+++ The records +++

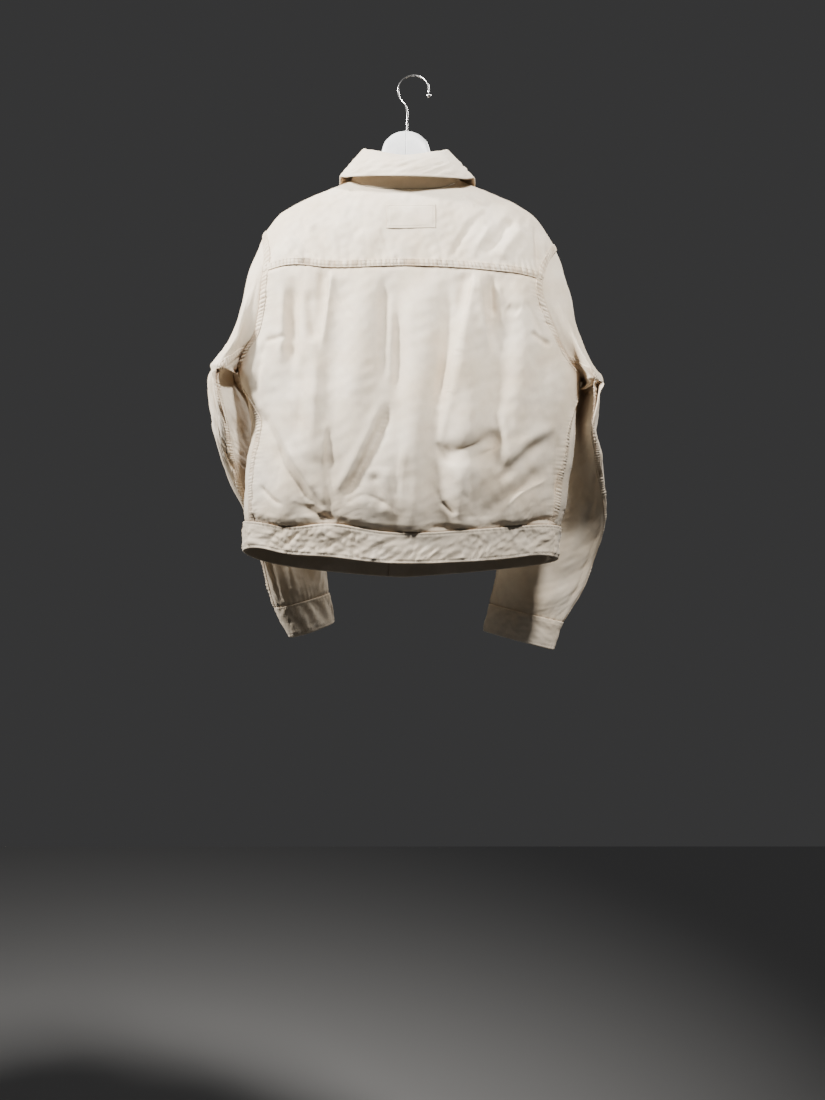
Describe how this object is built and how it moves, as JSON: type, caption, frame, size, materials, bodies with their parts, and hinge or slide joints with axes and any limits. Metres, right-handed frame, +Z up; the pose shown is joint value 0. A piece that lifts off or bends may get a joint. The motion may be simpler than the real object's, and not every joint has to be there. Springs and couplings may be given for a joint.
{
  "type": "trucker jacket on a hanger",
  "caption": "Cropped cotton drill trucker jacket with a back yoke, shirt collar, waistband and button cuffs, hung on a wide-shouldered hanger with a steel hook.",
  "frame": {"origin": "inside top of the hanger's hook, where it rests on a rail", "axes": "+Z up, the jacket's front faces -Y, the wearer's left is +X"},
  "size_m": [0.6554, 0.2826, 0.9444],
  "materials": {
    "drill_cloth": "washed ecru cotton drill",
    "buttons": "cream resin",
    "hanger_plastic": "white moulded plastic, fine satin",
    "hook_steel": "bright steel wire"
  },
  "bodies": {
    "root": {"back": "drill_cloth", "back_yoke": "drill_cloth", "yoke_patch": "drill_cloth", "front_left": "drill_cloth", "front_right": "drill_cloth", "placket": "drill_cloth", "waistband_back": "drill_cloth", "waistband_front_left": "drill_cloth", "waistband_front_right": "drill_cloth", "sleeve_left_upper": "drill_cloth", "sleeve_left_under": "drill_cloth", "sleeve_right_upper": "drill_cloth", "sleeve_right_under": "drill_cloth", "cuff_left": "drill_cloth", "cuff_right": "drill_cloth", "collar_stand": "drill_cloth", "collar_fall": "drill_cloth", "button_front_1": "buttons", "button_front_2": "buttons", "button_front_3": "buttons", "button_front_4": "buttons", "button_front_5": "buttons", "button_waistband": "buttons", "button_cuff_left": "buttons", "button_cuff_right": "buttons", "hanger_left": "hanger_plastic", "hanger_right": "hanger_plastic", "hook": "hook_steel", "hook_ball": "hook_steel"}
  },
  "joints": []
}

+++
+++ The records +++

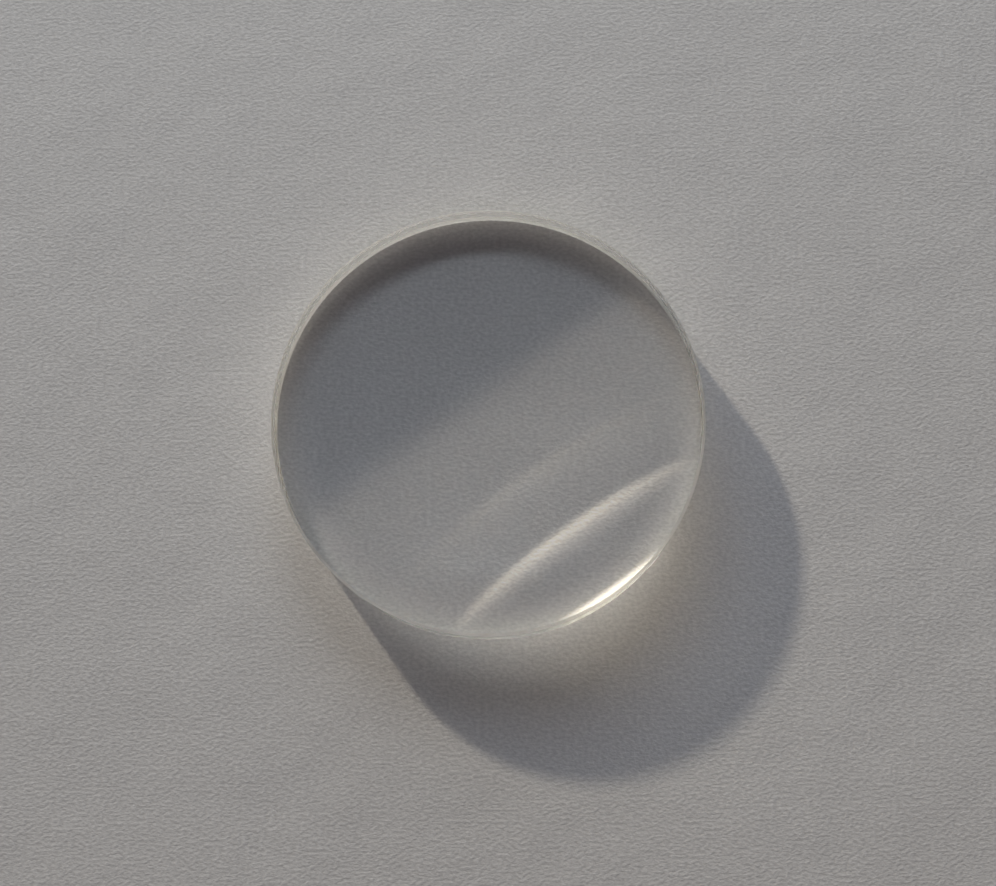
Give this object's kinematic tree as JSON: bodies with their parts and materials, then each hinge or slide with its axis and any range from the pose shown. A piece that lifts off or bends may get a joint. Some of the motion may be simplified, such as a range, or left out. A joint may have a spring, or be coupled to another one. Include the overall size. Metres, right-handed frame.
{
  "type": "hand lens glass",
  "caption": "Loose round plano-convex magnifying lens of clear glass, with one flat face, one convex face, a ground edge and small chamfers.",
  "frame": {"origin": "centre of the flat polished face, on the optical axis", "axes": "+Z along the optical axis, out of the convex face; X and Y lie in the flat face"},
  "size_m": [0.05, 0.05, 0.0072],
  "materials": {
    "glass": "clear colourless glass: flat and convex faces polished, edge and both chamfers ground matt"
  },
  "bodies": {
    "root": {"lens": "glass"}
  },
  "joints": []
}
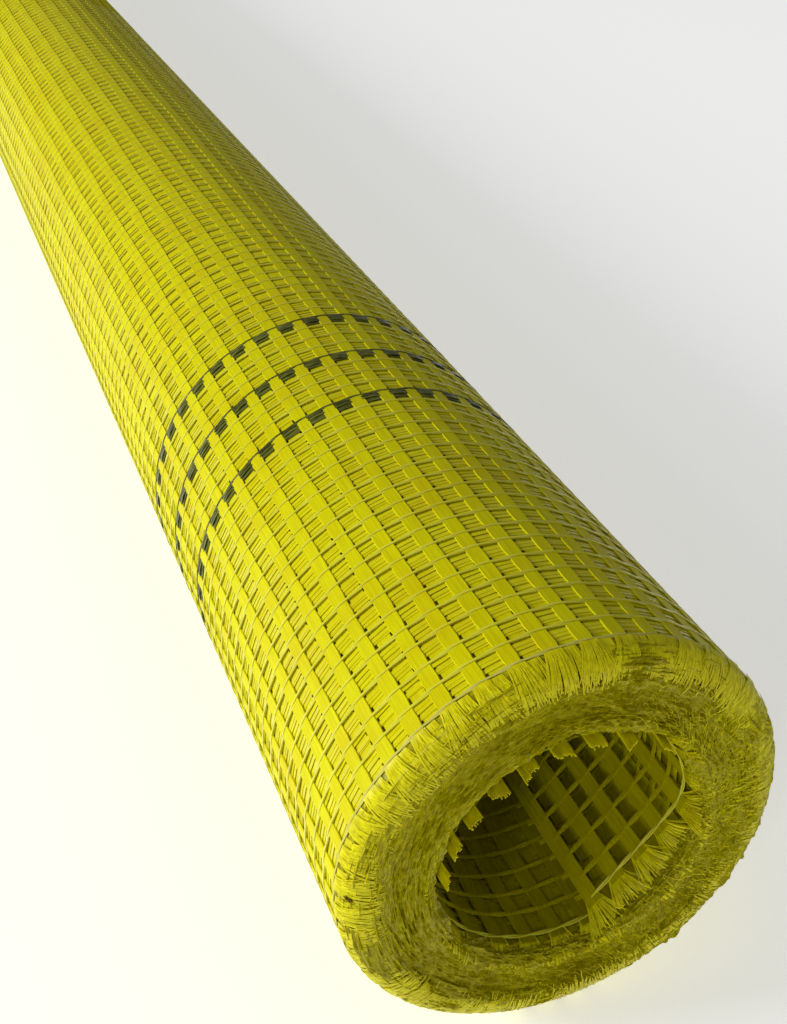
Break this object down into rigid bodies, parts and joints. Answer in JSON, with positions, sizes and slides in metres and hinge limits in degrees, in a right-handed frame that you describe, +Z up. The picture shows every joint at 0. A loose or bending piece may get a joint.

+++

● Written request
Check each line of the entries above for the word "bodies". List the ones that have it.

● Complete output
Describe how this object is built and how it moves, as JSON: type, caption, frame, size, materials, bodies with their parts, and hinge or slide joints with axes and any limits. Metres, right-handed frame, +Z up; the pose shown is joint value 0. A piece that lifts off or bends may get a joint. The motion may be simpler than the real object's, and not every joint has to be there. Springs and couplings may be given for a joint.
  "bodies": {
Give this object's kinematic tree as JSON: bodies with their parts and materials, then each hinge or slide with its axis and any range from the pose shown. A piece that lifts off or bends may get a joint. Some of the motion may be simplified, such as a range, or left out. A joint may have a spring, or be coupled to another one. Include the overall size. Metres, right-handed frame.
  "bodies": {
Break this object down into rigid bodies, parts and joints. Answer in JSON, with positions, sizes and slides in metres and hinge limits in degrees, in a right-handed frame that you describe, +Z up. The picture shows every joint at 0. A loose or bending piece may get a joint.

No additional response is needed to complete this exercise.